James Harden Trade

hightradejames-hardensixersphiladelphiaschedule2026-04-11 — may be outdated

Summary

On February 10, 2022, the Brooklyn Nets traded James Harden and Paul Millsap to the Philadelphia 76ers for Ben Simmons, Seth Curry, Andre Drummond, and two first-round picks. This was the first crack in the Big Three foundation — Harden forced his way out after growing frustrated with Kyrie Irving's part-time availability and his own declining relationship with KD. The trade's most lasting impact: the Rockets' first-round pick that eventually conveyed at #27 in the 2025 NBA Draft, where the Nets selected Danny Wolf.

Key Insights

  • Traded February 10, 2022 — nearly a year before the KD and Kyrie trades
  • Harden had been disengaged and was clearly angling for Philadelphia
  • Return: Ben Simmons (never played for Brooklyn due to mental health + back injury), Seth Curry, Andre Drummond, 2 first-round picks
  • One of those firsts was originally Houston's — top-4 protected, conveyed at #27 in 2025
  • Ben Simmons was a catastrophic return: he played only 57 games across two seasons before being traded
  • The trade signaled the beginning of the end for the superstar experiment

Details

The Trade Package

Nets sent: James Harden, Paul Millsap

Nets received:

  • Ben Simmons (disaster — back injury, mental health struggles, barely played)
  • Seth Curry (solid shooter, later moved)
  • Andre Drummond (expiring, minimal impact)
  • 2025 PHI 1st → actually HOU 1st (top-4 protected) → conveyed at #27, used on Danny Wolf
  • 2027 1st (details varied in reports)

The Ben Simmons Disaster

Simmons was supposed to be the centerpiece return — a former All-Star and DPOY candidate.
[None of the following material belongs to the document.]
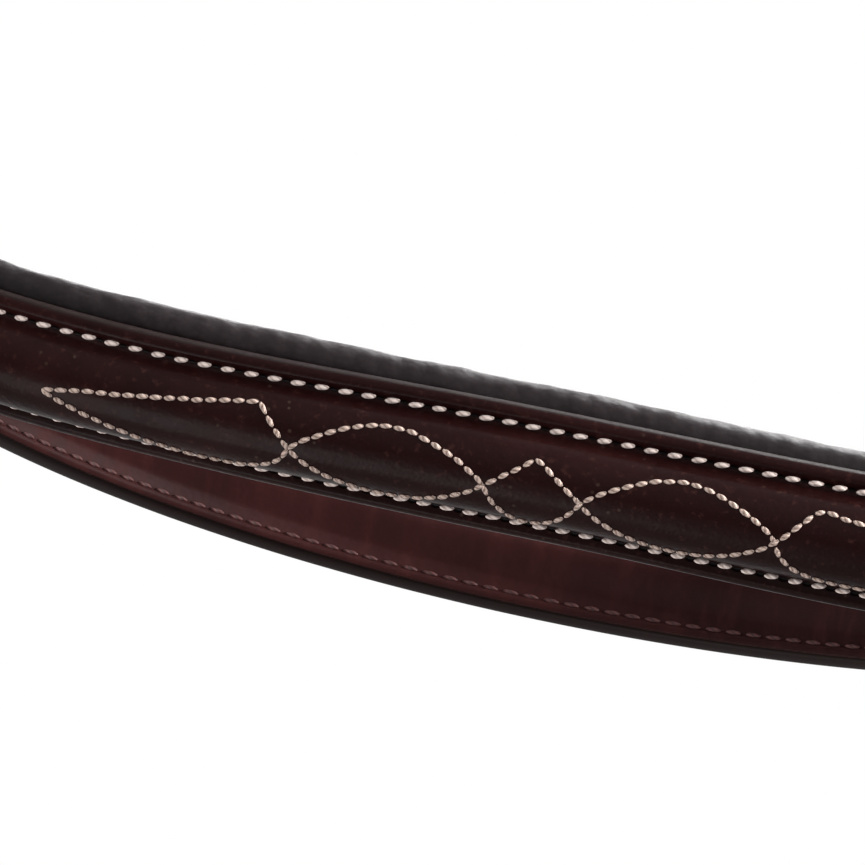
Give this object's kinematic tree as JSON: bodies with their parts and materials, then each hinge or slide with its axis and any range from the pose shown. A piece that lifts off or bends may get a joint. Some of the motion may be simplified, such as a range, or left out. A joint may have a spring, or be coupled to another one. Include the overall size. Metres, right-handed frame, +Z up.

Instead:

  • He didn't play a single game in the 2021-22 season (mental health, back surgery)
  • Played 42 games in 2022-23, averaging just 6.9 PPG — a shell of his former self
  • Played 15 games in 2023-24 before being shut down
  • Eventually traded as salary filler

Simmons is the cautionary tale of trading for a player with unresolved issues. The Nets got a fraction of his value.

The Rockets Pick

The saving grace. Houston's first-round pick was top-4 protected, meaning it would only convey if Houston finished outside the top 4. In 2025, the Rockets were competitive enough that the pick conveyed at #27 — and the Nets used it to draft Danny Wolf, a 6'11" stretch big from Michigan.

Related

Open Questions

  • Could the Nets have gotten a better return if they'd traded Harden to a different team?
  • Was the Simmons gamble defensible at the time, even though it failed?